The companies are attempting to change or lower profit-sharing payments to offset other increased costs, while the union would like an enhanced formula.

UAW previously outlined a calculation of providing $2 for every $1 million spent on share buybacks and increases to normal dividends.

32-hour workweek

UAW has proposed better work-life balance, including a potential 32-hour workweek for the pay of 40 hours. The union has argued that salaried workers are allowed remote or hybrid work, allowing them to spend more time away from work with their families.

A shorter workweek has been a non-starter for the automakers, which have countered with additional vacation time, added holiday pay such as for Juneteenth and two-week paternal leave, in some cases.

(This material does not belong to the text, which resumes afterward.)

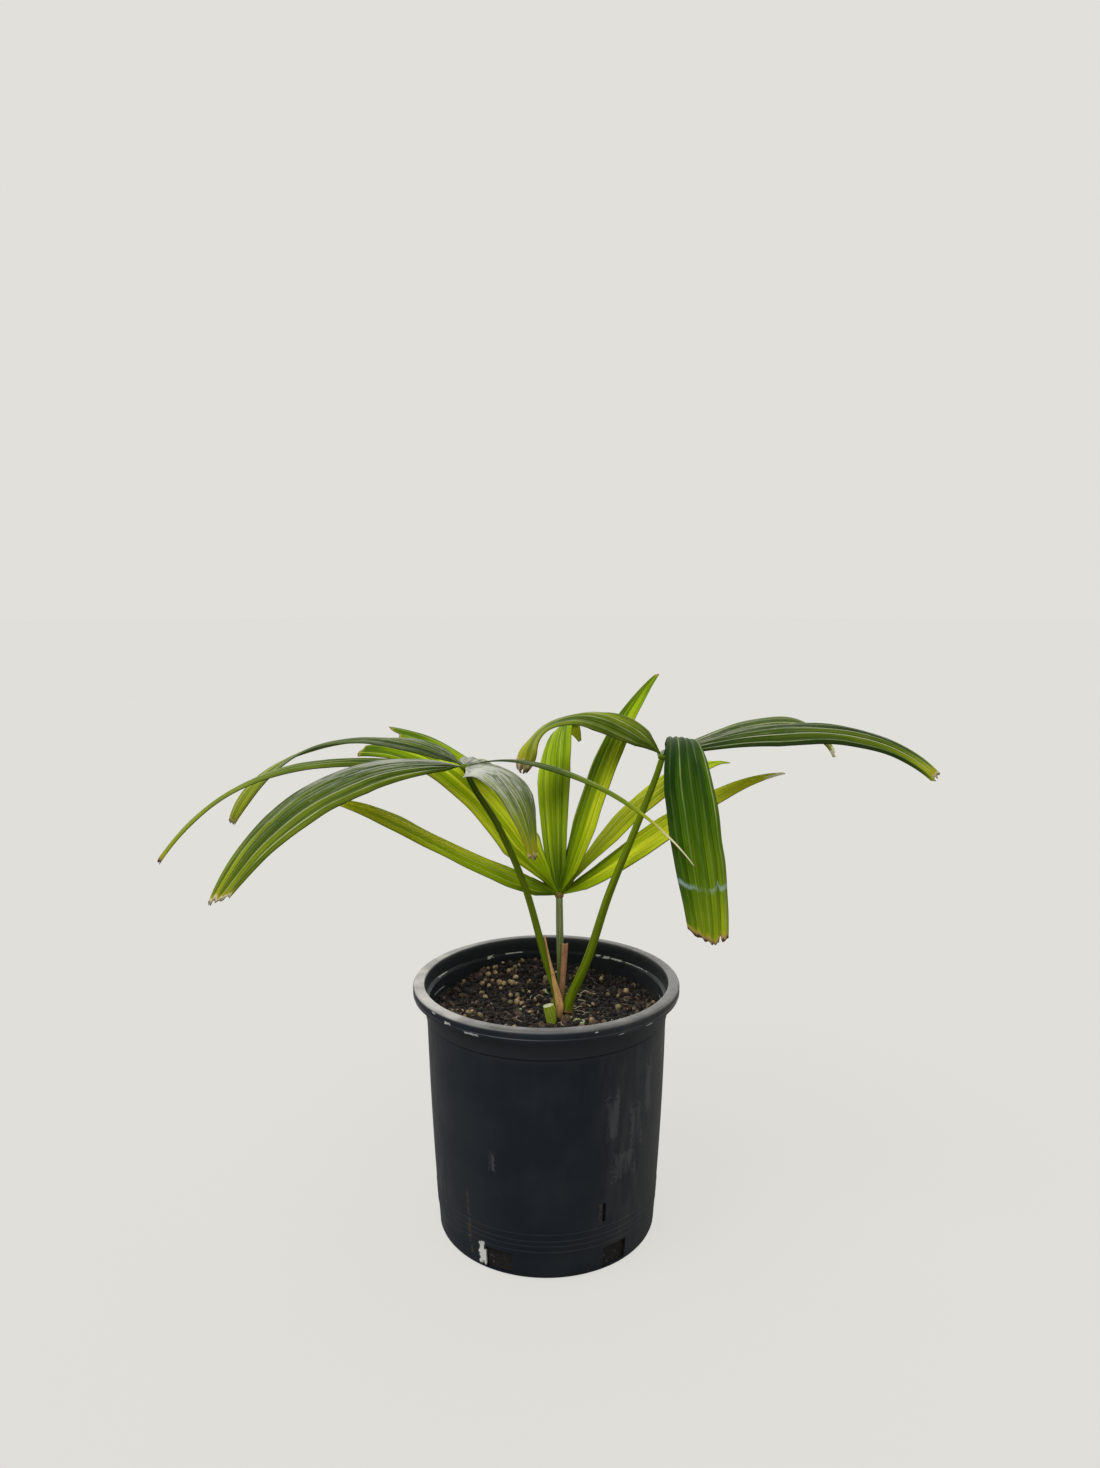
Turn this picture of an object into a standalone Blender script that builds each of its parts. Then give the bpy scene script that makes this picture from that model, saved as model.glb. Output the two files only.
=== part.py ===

For the UAW, product commitments equal jobs, meaning more members for the union.

UAW leaders are specifically concerned with vehicle production commitments at Stellantis, which has proposed closing, selling or consolidating 18 facilities. The locations included its North American headquarters, 10 parts and distribution centers and three manufacturing components facilities (two of which have already been fully or partially decommissioned).

A source familiar with the talks said GM has committed product to all of its facilities, following three closures four years ago.

Retirement benefits and savings

The UAW has demanded a “significant” increase to pay for retired workers. The union last week said the companies had rejected all increases to retiree pay. However, GM CEO Mary Barra said the automaker included in its offer a lump-sum cash payment of $500 for retirees.

A Ford source said the company’s current offer includes a health care retirement bonus program with lump sums of either $50,000 or $35,000, upon retirement, based on seniority, for newer workers.

Automakers also have pushed back on returning to traditional pensions in lieu of 401(k) plans.

A proposal last week by Ford included a 6.4% contribution from the company and $1 per hour for every hour worked, with a previous cap removed, according to a company source.

GM also offered an unconditional 6.4% company 401(k) contribution for employees who are not eligible for pensions.